I clipped myself into the beefy chains that hung off the summit, so that just in case I got struck, I wouldn't be knocked off the tiny summit. Noah followed the pitch very quickly, pulling on the draws as I had done. Within minutes he was on top.
"No more static!"
I joined him on the summit and we marveled at our accomplishment. We almost didn't make it. Spirits were high. The storm clouds were clearing. We dutifully signed the register, a newly placed piece of paper in a ziploc. We wondered if we were the youngest people to climb Standing Rock. We noticed some people driving along White Rim, but I don't think they noticed us. We stayed on the summit for 90 or so minutes and then started to descend.
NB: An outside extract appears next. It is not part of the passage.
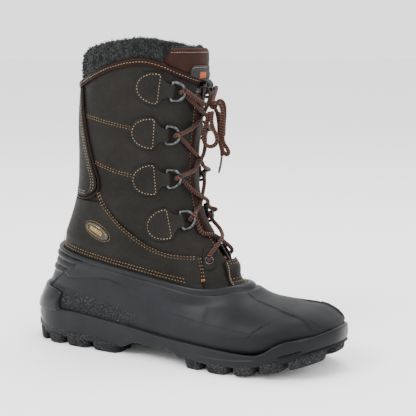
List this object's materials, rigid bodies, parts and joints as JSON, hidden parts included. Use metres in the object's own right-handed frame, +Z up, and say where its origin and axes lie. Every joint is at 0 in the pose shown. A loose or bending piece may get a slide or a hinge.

3 rappels took us to the base. The sun came back out and we basked in the shadow of the monster we just scaled. After some celebratory food and beer we packed our packs and started the deproach back to the car, taking one last look at Standing Rock as we rounded the bend into the gully. Getting back to the car went much quicker event though it was uphill. In an hour and fifteen minutes we reached the parking spot on White Rim Road. It was 5:30 pm, just about 24 hours since we had left the car. We were so stoked. We drove out, content with the fact that Moses will have to wait for next time. We stopped briefly to talk with a ranger who wanted to know how our climb went and gave him some beta, for he also wanted to climb it. By 9 o’clock we were back at Noah's car in the little parking lot at the junction of Utah Highway 313 and US Highway 191 north of Moab.
I was physically and mentally wiped. Though only 3 pitches, it ranked as one of the hardest climbs I ever completed. I was so amazed with myself how we still managed to summit, despite my small freakout. I owe a lot to Noah's determination to summit. It was what got us to the top. And that was the end of our ascent of Standing Rock, one of the tallest and thinnest rocks in the world.